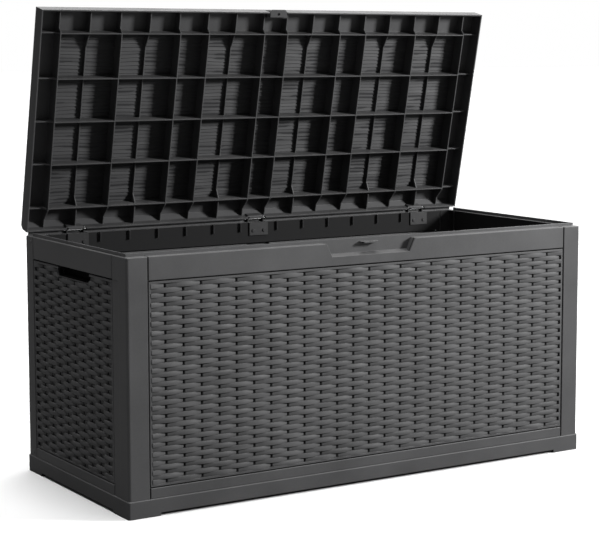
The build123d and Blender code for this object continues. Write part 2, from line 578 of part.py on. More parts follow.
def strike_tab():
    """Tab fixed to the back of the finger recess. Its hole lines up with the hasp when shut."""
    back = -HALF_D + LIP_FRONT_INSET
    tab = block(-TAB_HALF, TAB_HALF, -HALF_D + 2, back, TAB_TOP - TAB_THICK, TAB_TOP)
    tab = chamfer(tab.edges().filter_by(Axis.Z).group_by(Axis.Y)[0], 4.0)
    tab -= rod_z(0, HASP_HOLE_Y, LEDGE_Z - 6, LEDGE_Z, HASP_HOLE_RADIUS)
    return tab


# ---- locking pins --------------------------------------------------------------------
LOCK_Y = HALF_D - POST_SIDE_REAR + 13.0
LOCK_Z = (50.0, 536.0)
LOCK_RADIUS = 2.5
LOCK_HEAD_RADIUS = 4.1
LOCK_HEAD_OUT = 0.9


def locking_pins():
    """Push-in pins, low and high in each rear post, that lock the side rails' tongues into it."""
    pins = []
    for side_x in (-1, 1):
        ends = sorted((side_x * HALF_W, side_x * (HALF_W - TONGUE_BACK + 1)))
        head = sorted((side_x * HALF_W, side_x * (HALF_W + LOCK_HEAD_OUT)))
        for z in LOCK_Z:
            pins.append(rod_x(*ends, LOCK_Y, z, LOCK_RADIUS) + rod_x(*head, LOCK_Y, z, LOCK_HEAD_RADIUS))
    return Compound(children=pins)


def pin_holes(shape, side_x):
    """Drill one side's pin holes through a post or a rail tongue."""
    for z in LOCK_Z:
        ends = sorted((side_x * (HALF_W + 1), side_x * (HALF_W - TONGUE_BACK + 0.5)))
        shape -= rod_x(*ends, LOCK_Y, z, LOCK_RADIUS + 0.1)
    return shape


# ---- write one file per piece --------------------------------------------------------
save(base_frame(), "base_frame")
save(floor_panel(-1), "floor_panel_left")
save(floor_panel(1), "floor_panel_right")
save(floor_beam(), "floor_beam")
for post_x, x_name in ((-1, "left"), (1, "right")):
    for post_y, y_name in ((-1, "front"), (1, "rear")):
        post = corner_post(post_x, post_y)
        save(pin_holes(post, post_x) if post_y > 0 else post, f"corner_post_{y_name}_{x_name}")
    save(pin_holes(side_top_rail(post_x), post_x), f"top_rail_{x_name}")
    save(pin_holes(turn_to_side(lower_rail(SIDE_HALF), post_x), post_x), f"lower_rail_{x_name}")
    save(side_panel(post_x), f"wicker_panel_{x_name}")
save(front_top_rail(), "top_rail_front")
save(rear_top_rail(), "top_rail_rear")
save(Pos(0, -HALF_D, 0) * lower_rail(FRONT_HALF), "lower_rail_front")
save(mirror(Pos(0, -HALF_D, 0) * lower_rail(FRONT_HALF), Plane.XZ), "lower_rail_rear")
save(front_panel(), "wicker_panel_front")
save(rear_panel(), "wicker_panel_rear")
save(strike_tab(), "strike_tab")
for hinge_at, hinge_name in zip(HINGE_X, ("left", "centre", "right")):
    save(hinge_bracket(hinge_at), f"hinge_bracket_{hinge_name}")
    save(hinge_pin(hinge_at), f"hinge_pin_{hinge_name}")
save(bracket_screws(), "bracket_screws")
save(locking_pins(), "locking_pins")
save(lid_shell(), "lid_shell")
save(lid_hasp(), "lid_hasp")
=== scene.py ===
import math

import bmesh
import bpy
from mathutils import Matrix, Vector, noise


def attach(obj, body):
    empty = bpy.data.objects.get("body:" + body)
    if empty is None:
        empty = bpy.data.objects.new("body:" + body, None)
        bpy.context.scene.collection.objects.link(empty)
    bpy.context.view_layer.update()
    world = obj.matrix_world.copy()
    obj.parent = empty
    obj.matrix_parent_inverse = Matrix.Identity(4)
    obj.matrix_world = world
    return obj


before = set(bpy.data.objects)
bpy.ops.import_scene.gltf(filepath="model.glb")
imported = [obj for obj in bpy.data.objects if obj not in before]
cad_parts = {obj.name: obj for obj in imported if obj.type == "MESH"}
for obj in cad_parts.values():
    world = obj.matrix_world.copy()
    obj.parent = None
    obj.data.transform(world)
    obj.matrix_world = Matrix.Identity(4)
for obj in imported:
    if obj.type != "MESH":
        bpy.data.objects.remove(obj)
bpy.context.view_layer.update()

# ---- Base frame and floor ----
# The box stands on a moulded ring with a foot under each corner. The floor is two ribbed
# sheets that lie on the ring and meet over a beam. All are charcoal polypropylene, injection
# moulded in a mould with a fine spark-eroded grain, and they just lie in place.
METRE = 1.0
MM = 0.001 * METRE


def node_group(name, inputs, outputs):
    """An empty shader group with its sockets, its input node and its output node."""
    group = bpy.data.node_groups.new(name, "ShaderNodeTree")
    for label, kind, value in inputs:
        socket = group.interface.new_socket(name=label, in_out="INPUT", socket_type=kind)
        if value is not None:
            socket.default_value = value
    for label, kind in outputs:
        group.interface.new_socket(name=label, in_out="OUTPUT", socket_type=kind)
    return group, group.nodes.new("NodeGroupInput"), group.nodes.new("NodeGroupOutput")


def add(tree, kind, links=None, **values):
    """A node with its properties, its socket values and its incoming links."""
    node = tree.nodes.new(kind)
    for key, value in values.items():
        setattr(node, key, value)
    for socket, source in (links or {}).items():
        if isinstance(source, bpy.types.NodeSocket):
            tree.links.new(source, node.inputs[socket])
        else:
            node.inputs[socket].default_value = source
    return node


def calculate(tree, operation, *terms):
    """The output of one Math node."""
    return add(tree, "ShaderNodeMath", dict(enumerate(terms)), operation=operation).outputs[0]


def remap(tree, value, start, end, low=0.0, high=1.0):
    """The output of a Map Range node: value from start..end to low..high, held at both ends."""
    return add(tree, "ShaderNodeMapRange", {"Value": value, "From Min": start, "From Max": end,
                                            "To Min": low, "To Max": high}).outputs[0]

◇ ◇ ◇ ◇

### DIRECTIONS FOR THIS TASK
Recopy all the lines exactly as they appear.

### EXERCISE RESPONSE
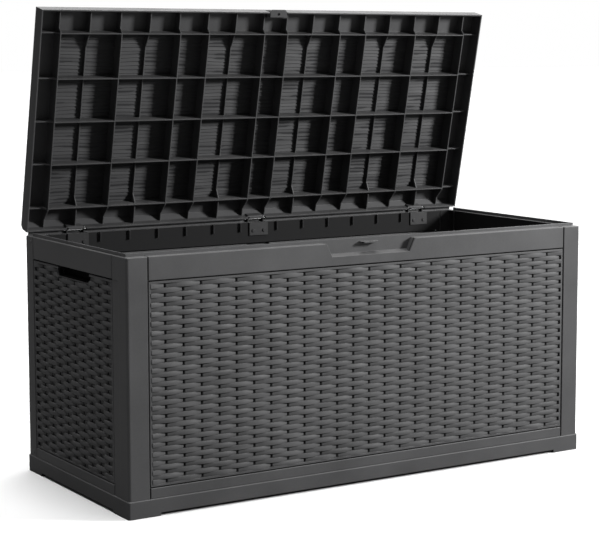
The build123d and Blender code for this object continues. Write part 2, from line 578 of part.py on. More parts follow.
def strike_tab():
    """Tab fixed to the back of the finger recess. Its hole lines up with the hasp when shut."""
    back = -HALF_D + LIP_FRONT_INSET
    tab = block(-TAB_HALF, TAB_HALF, -HALF_D + 2, back, TAB_TOP - TAB_THICK, TAB_TOP)
    tab = chamfer(tab.edges().filter_by(Axis.Z).group_by(Axis.Y)[0], 4.0)
    tab -= rod_z(0, HASP_HOLE_Y, LEDGE_Z - 6, LEDGE_Z, HASP_HOLE_RADIUS)
    return tab


# ---- locking pins --------------------------------------------------------------------
LOCK_Y = HALF_D - POST_SIDE_REAR + 13.0
LOCK_Z = (50.0, 536.0)
LOCK_RADIUS = 2.5
LOCK_HEAD_RADIUS = 4.1
LOCK_HEAD_OUT = 0.9


def locking_pins():
    """Push-in pins, low and high in each rear post, that lock the side rails' tongues into it."""
    pins = []
    for side_x in (-1, 1):
        ends = sorted((side_x * HALF_W, side_x * (HALF_W - TONGUE_BACK + 1)))
        head = sorted((side_x * HALF_W, side_x * (HALF_W + LOCK_HEAD_OUT)))
        for z in LOCK_Z:
            pins.append(rod_x(*ends, LOCK_Y, z, LOCK_RADIUS) + rod_x(*head, LOCK_Y, z, LOCK_HEAD_RADIUS))
    return Compound(children=pins)


def pin_holes(shape, side_x):
    """Drill one side's pin holes through a post or a rail tongue."""
    for z in LOCK_Z:
        ends = sorted((side_x * (HALF_W + 1), side_x * (HALF_W - TONGUE_BACK + 0.5)))
        shape -= rod_x(*ends, LOCK_Y, z, LOCK_RADIUS + 0.1)
    return shape


# ---- write one file per piece --------------------------------------------------------
save(base_frame(), "base_frame")
save(floor_panel(-1), "floor_panel_left")
save(floor_panel(1), "floor_panel_right")
save(floor_beam(), "floor_beam")
for post_x, x_name in ((-1, "left"), (1, "right")):
    for post_y, y_name in ((-1, "front"), (1, "rear")):
        post = corner_post(post_x, post_y)
        save(pin_holes(post, post_x) if post_y > 0 else post, f"corner_post_{y_name}_{x_name}")
    save(pin_holes(side_top_rail(post_x), post_x), f"top_rail_{x_name}")
    save(pin_holes(turn_to_side(lower_rail(SIDE_HALF), post_x), post_x), f"lower_rail_{x_name}")
    save(side_panel(post_x), f"wicker_panel_{x_name}")
save(front_top_rail(), "top_rail_front")
save(rear_top_rail(), "top_rail_rear")
save(Pos(0, -HALF_D, 0) * lower_rail(FRONT_HALF), "lower_rail_front")
save(mirror(Pos(0, -HALF_D, 0) * lower_rail(FRONT_HALF), Plane.XZ), "lower_rail_rear")
save(front_panel(), "wicker_panel_front")
save(rear_panel(), "wicker_panel_rear")
save(strike_tab(), "strike_tab")
for hinge_at, hinge_name in zip(HINGE_X, ("left", "centre", "right")):
    save(hinge_bracket(hinge_at), f"hinge_bracket_{hinge_name}")
    save(hinge_pin(hinge_at), f"hinge_pin_{hinge_name}")
save(bracket_screws(), "bracket_screws")
save(locking_pins(), "locking_pins")
save(lid_shell(), "lid_shell")
save(lid_hasp(), "lid_hasp")
=== scene.py ===
import math

import bmesh
import bpy
from mathutils import Matrix, Vector, noise


def attach(obj, body):
    empty = bpy.data.objects.get("body:" + body)
    if empty is None:
        empty = bpy.data.objects.new("body:" + body, None)
        bpy.context.scene.collection.objects.link(empty)
    bpy.context.view_layer.update()
    world = obj.matrix_world.copy()
    obj.parent = empty
    obj.matrix_parent_inverse = Matrix.Identity(4)
    obj.matrix_world = world
    return obj


before = set(bpy.data.objects)
bpy.ops.import_scene.gltf(filepath="model.glb")
imported = [obj for obj in bpy.data.objects if obj not in before]
cad_parts = {obj.name: obj for obj in imported if obj.type == "MESH"}
for obj in cad_parts.values():
    world = obj.matrix_world.copy()
    obj.parent = None
    obj.data.transform(world)
    obj.matrix_world = Matrix.Identity(4)
for obj in imported:
    if obj.type != "MESH":
        bpy.data.objects.remove(obj)
bpy.context.view_layer.update()

# ---- Base frame and floor ----
# The box stands on a moulded ring with a foot under each corner. The floor is two ribbed
# sheets that lie on the ring and meet over a beam. All are charcoal polypropylene, injection
# moulded in a mould with a fine spark-eroded grain, and they just lie in place.
METRE = 1.0
MM = 0.001 * METRE


def node_group(name, inputs, outputs):
    """An empty shader group with its sockets, its input node and its output node."""
    group = bpy.data.node_groups.new(name, "ShaderNodeTree")
    for label, kind, value in inputs:
        socket = group.interface.new_socket(name=label, in_out="INPUT", socket_type=kind)
        if value is not None:
            socket.default_value = value
    for label, kind in outputs:
        group.interface.new_socket(name=label, in_out="OUTPUT", socket_type=kind)
    return group, group.nodes.new("NodeGroupInput"), group.nodes.new("NodeGroupOutput")


def add(tree, kind, links=None, **values):
    """A node with its properties, its socket values and its incoming links."""
    node = tree.nodes.new(kind)
    for key, value in values.items():
        setattr(node, key, value)
    for socket, source in (links or {}).items():
        if isinstance(source, bpy.types.NodeSocket):
            tree.links.new(source, node.inputs[socket])
        else:
            node.inputs[socket].default_value = source
    return node


def calculate(tree, operation, *terms):
    """The output of one Math node."""
    return add(tree, "ShaderNodeMath", dict(enumerate(terms)), operation=operation).outputs[0]


def remap(tree, value, start, end, low=0.0, high=1.0):
    """The output of a Map Range node: value from start..end to low..high, held at both ends."""
    return add(tree, "ShaderNodeMapRange", {"Value": value, "From Min": start, "From Max": end,
                                            "To Min": low, "To Max": high}).outputs[0]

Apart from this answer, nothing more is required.